For the upcoming fall semester of the 2019-20 school year, Tramuta said Fredonia is trending in a positive direction in hopes of hitting 4,700 in total enrollment. The fall semester for 2018-19 observed 4,657 and 4,631 in 2017-18.

“We’ve been running ahead,” Tramuta said Fredonia’s enrollment trends going into the upcoming school year.

Matters have been different at Fredonia’s neighboring school, JCC. As the institution is a community college, the impact was expected to look different than the impact at four-year schools.

“It’s a small portion of ours students,” said Jill Colburn, JCC director of financial aid, regarding the amount of students using the Excelsior Scholarship to attend the college.

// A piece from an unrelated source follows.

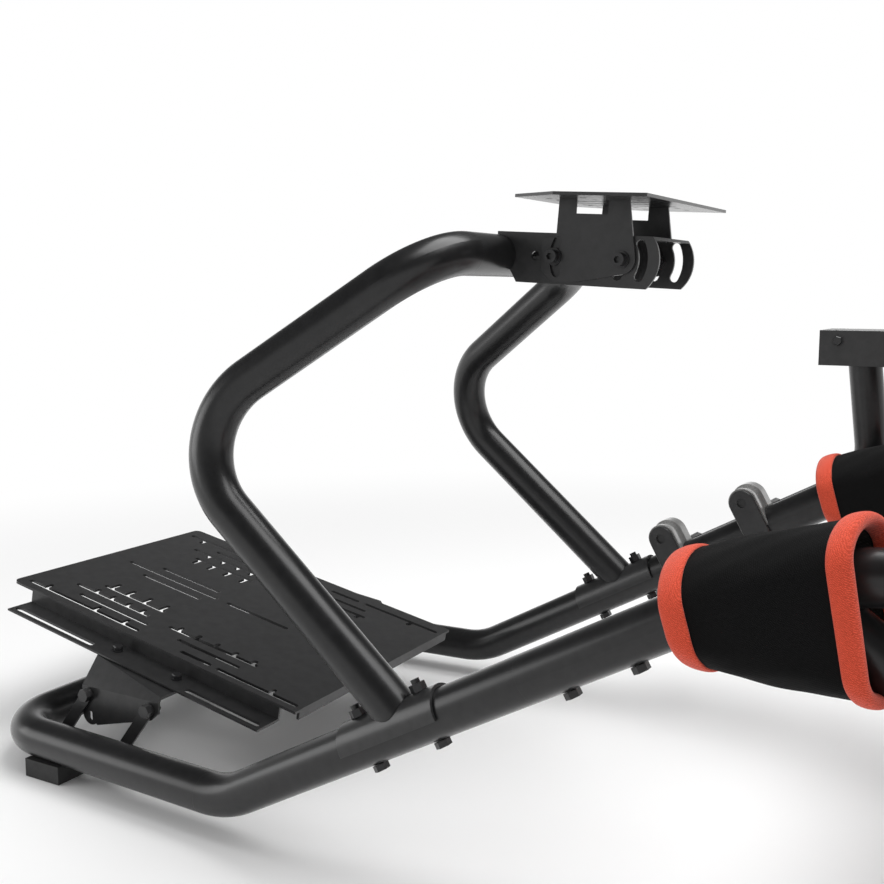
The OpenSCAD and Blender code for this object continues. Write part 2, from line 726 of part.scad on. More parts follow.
module seat_sling() {
    color(cloth) cockpit() difference() {
        translate([sling_front, 0, 0]) rotate([90, 0, 90]) linear_extrude(sling_rear - sling_front)
            polygon(concat([for (y = sling_steps) [y, sling_z(y) + fabric_t]],
                [for (i = [16:-1:0]) [sling_steps[i], sling_z(sling_steps[i])]]));
        for (side = [-1, 1]) translate([sling_front - 1, side * (rail_y + 12) - 50, seat_z])
            cube([sleeve_rear + 16 - sling_front, 100, 60]);
    }
}
back_axis = unit(back_top(1) + back_top(-1) - back_foot(1) - back_foot(-1));
back_low = 80;
back_high = 540;
back_length = norm(back_top(1) + back_top(-1) - back_foot(1) - back_foot(-1)) / 2;
function post_y(h) = rail_y + (back_spacing / 2 - rail_y) * h / back_length;
module back_sling() {
    off = [-back_axis[2], 0, back_axis[0]];
    color(cloth) cockpit() placed([back_x, 0, seat_z] + off * (tube_r + play), [0, -1, 0], off)
        linear_extrude(fabric_t)
            polygon([[-post_y(back_low), back_low], [post_y(back_low), back_low],
                [post_y(back_high), back_high], [-post_y(back_high), back_high]]);
}

front_bow();
rail(-1);  // rail_left
rail(1);  // rail_right
front_foot(-1);  // front_foot_left
front_foot(1);  // front_foot_right
saddle(-1);  // saddle_left
saddle(1);  // saddle_right
rail_bolts(-1);  // rail_bolts_left
rail_bolts(1);  // rail_bolts_right
upright(-1);  // upright_left
upright(1);  // upright_right
wheel_cross_tube();
wheel_channel();
channel_bolts();
wheel_bracket();
bracket_bolts();
wheel_plate();
pedal_plate();
pedal_strip(-1);  // pedal_strip_left
pedal_strip(1);  // pedal_strip_right
pedal_bracket(-1);  // pedal_bracket_left
pedal_bracket(1);  // pedal_bracket_right
pedal_struts(-1);  // pedal_struts_left
pedal_struts(1);  // pedal_struts_right
rail_clamp(clamp_runs[0]);  // rail_clamp_front
rail_clamp(clamp_runs[1]);  // rail_clamp_rear
shifter_arm();
shifter_bracket();
seat_rail(-1);  // seat_rail_left
seat_rail(1);  // seat_rail_right
back_post(-1);  // back_post_left
back_post(1);  // back_post_right
back_top_tube();
stand_leg(-1);  // stand_leg_left
stand_leg(1);  // stand_leg_right
stand_floor_tube();
stand_feet();
seat_sling();
back_sling();
sleeve(-1);  // sleeve_left
sleeve(1);  // sleeve_right
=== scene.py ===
import json
import math

import bmesh
import bpy
from mathutils import Matrix, Vector


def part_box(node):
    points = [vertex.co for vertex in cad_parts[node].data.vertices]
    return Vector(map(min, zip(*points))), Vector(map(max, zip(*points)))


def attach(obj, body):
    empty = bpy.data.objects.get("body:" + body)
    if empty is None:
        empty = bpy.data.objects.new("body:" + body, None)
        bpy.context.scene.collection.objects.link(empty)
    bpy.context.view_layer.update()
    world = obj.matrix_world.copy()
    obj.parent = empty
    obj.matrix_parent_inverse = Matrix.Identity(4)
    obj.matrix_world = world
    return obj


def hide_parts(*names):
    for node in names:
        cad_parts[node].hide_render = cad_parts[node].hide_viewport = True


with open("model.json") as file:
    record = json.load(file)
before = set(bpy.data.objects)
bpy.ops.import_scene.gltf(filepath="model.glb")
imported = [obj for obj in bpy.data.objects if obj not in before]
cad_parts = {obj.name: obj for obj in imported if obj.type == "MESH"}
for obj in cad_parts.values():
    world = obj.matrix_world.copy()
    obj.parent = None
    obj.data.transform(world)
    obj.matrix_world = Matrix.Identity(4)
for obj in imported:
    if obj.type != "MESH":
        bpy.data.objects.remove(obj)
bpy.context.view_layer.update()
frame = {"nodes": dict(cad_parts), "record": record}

nodes = frame["nodes"]
ROOT = "frame"

# ---- the construction's values, in millimetres ----
RISE = math.radians(29)
BOW_Z = 38.0
RAIL_Y = 270.0
RAIL_RUN = 538
SEAT_Z = BOW_Z + RAIL_RUN * math.tan(RISE)
LEAN = math.radians(18)
BACK_X = 800.0
BACK_TOP_Y = 200
BACK_TOP_Z = 950
BACK_TOP_X = BACK_X + (BACK_TOP_Z - SEAT_Z) * math.tan(LEAN)
TUBE_R = 21.0
ARM_R = 19.0
ARM_ACROSS = 66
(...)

In the 2017-18 school year, JCC had 90 students attend the college using the Excelsior Scholarship totaling $229,000. The same year saw 2,609 student enroll during the fall semester. In the 2018-19 school year, JCC is tracking around 100 students who are utilizing the scholarship with an estimated total of $270,000. This year observed 2,515 students enroll in classes at JCC in the fall semester.

Colburn said while students are utilizing the scholarship to attend the institution, the best parts about it are taking away from JCC’s pitch to potential students.

“Excelsior removed that cost advantage that JCC and other community colleges had over the SUNY four-year schools,” Colburn said. “Of course, we knew that going in.”

Being a “last-dollar” scholarship, Excelsior applies its funds to the remaining cost of tuition a student has to pay after other grants are considered. Essentially, more students can afford to go to a larger four-year college instead of potentially beginning at a lower cost two-year community college.

“We lost that kind of competitive edge,” said Colburn.

Overall, Colburn said it’s “far too soon” to tell what the impact has been to JCC and other community colleges. While admitting the Excelsior Scholarship is a great opportunity, she acknowledged the possibility of a negative impact it could have on JCC.

Thus far, Colburn speculated that JCC’s traditional “top students” are potentially being pulled away to larger schools. With JCC’s “calling card” being a low-cost college, Colburn said the institution recognized when the scholarship was approved that it might eventually have a negative impact.

Kirk Young, JCC vice president of enrollment management and institutional advancement, said the scholarship “hasn’t helped.” The college recently began looking at ways to address Excelsior’s pull and the additional needs of students. By the nature of Excelsior, it strictly covers the cost of tuition in a gap-elimination method. Costs for books, housing, transportation and food are not covered by the Gov. Cuomo backed scholarship.

To provide for those needs, JCC is looking at realigning some its scholarships to cover more than just tuition.

“We’ve always been targeting tuition, but a number of our students are coming here with needs outside of tuition,” Young said.